# TASK DESCRIPTION:
Restate word for word the lines that begin the listing and end with the line holding "elevation: its elevation in degrees.".

# SUPPLIED DATA:

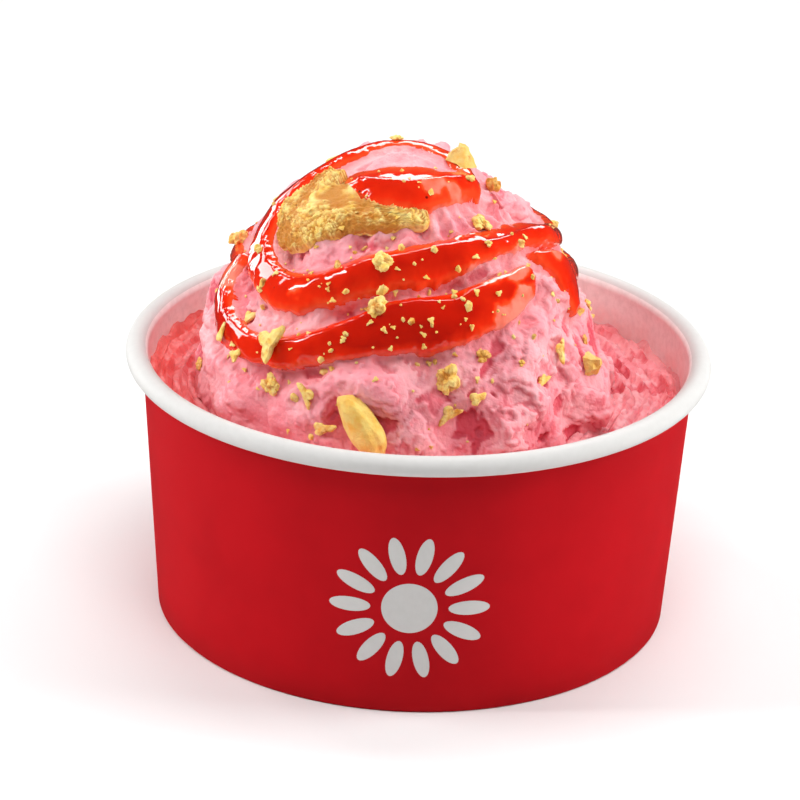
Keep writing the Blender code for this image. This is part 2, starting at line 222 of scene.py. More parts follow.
def axes_at(azimuth: float, elevation: float) -> tuple[Vector, Vector, Vector]:
    """East, north and outward axes at a place on the mound.

    Args:
        azimuth: the place's azimuth in degrees.
        elevation: its elevation in degrees.

    Returns:
        The three unit vectors.
    """
    out = Vector(directions(azimuth, elevation))
    east = Vector((-math.sin(math.radians(azimuth)), math.cos(math.radians(azimuth)), 0))
    return east, out.cross(east), out


def noise_at(points: Numbers, size: float, octaves: int = 2) -> Numbers:
    """Fractal noise at each point, about -1 to 1.

    Args:
        points: where to read, in metres.
        size: the size of the noise's largest lumps, in metres.
        octaves: how many finer layers are added.

    Returns:
        One number for each point.
    """
    return np.array([noise.fractal(Vector(point), 0.8, 2.0, octaves) for point in points / size])


def extruded(bm: Shape) -> tuple[list[bmesh.types.BMVert], list[bmesh.types.BMVert]]:
    """Close a sheet with a copy of itself.

    Args:
        bm: the open sheet.

    Returns:
        The sheet's own vertices and the copy's.
    """
    own = bm.verts[:]
    copied = bmesh.ops.extrude_face_region(bm, geom=bm.faces[:], use_keep_orig=True)["geom"]
    return own, [item for item in copied if isinstance(item, bmesh.types.BMVert)]


class Tree:
    """Short calls that fill a node tree."""

    place: Socket | None = None

    def __init__(self, tree: bpy.types.NodeTree) -> None:
        """Keep the tree that is filled."""
        self.tree = tree

    def add(self, kind: str, inputs: dict | None = None, **settings: str | float) -> bpy.types.Node:
        """Add a node.

        Args:
            kind: Blender's name for the node type.
            inputs: a value or an output socket for each input, by name or number.
            settings: the node's own properties.

        Returns:
            The new node.
        """
        node = self.tree.nodes.new(kind)
        for name, value in settings.items():
            setattr(node, name, value)
        for name, value in (inputs or {}).items():
            self.feed(node, name, value)
        return node

    def feed(self, node: bpy.types.Node, name: str | int, value: object) -> None:
        """Set an input to a value, or link an output to it."""
        if isinstance(value, bpy.types.NodeSocket):
            self.tree.links.new(value, node.inputs[name])
        else:
            node.inputs[name].default_value = value

    def maths(self, operation: str, *values: Socket | float) -> Socket:
        """Work out one number from others."""
        return self.add("ShaderNodeMath", dict(enumerate(values)), operation=operation).outputs[0]

    def times(self, first: Socket | float, second: Socket | float) -> Socket:
        """Multiply two numbers."""
        return self.maths("MULTIPLY", first, second)

    def plus(self, first: Socket | float, second: Socket | float) -> Socket:
        """Add two numbers."""
        return self.maths("ADD", first, second)

    def spread(self, value: Socket, low: float, high: float, to_low: float = 0.0,
               to_high: float = 1.0) -> Socket:
        """Bring a range of a value to another range, smoothly and held at its ends."""
        inputs = {"Value": value, "From Min": low, "From Max": high, "To Min": to_low, "To Max": to_high}
        return self.add("ShaderNodeMapRange", inputs, interpolation_type="SMOOTHSTEP").outputs["Result"]

    def noise(self, size: Socket | float, detail: float = 3.0, roughness: float = 0.5,
              place: Socket | None = None, output: str = "Fac") -> Socket:
        """Noise of a given size in metres, from 0 to 1.

        Args:
            size: the size of its largest lumps.
            detail: how many finer layers are added.
            roughness: how strong the finer layers are.
            place: where it is read, or the tree's usual place.
            output: the output that is wanted.

        Returns:
            That output.
        """
        scale = self.maths("DIVIDE", 1.0, size) if isinstance(size, bpy.types.NodeSocket) else 1 / size
        inputs = {"Scale": scale, "Detail": detail, "Roughness": roughness}
        where = self.place if place is None else place
        if where is not None:
            inputs["Vector"] = where
        return self.add("ShaderNodeTexNoise", inputs).outputs[output]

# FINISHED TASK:
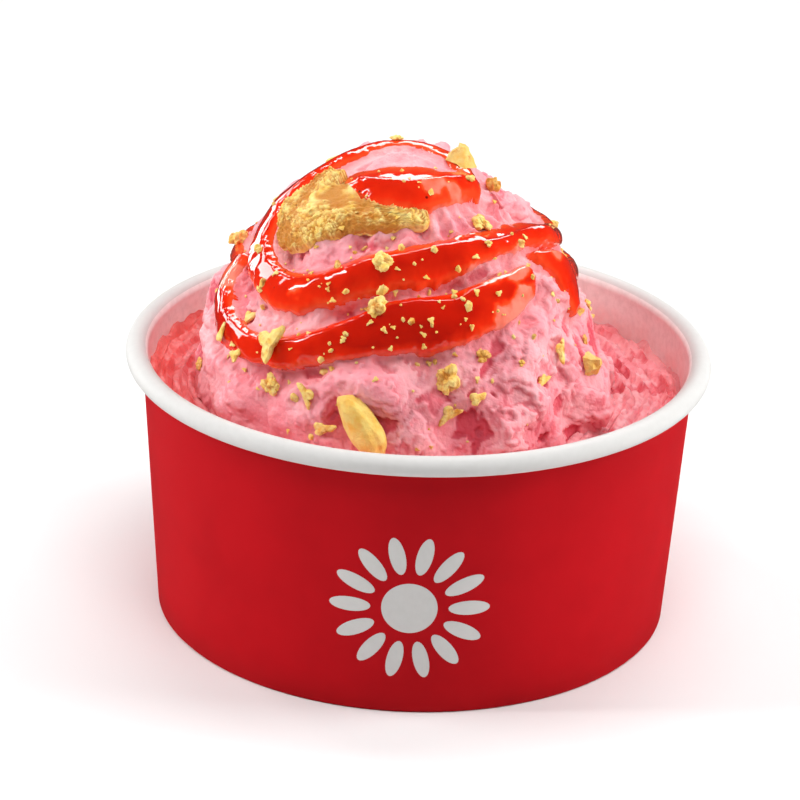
Keep writing the Blender code for this image. This is part 2, starting at line 222 of scene.py. More parts follow.
def axes_at(azimuth: float, elevation: float) -> tuple[Vector, Vector, Vector]:
    """East, north and outward axes at a place on the mound.

    Args:
        azimuth: the place's azimuth in degrees.
        elevation: its elevation in degrees.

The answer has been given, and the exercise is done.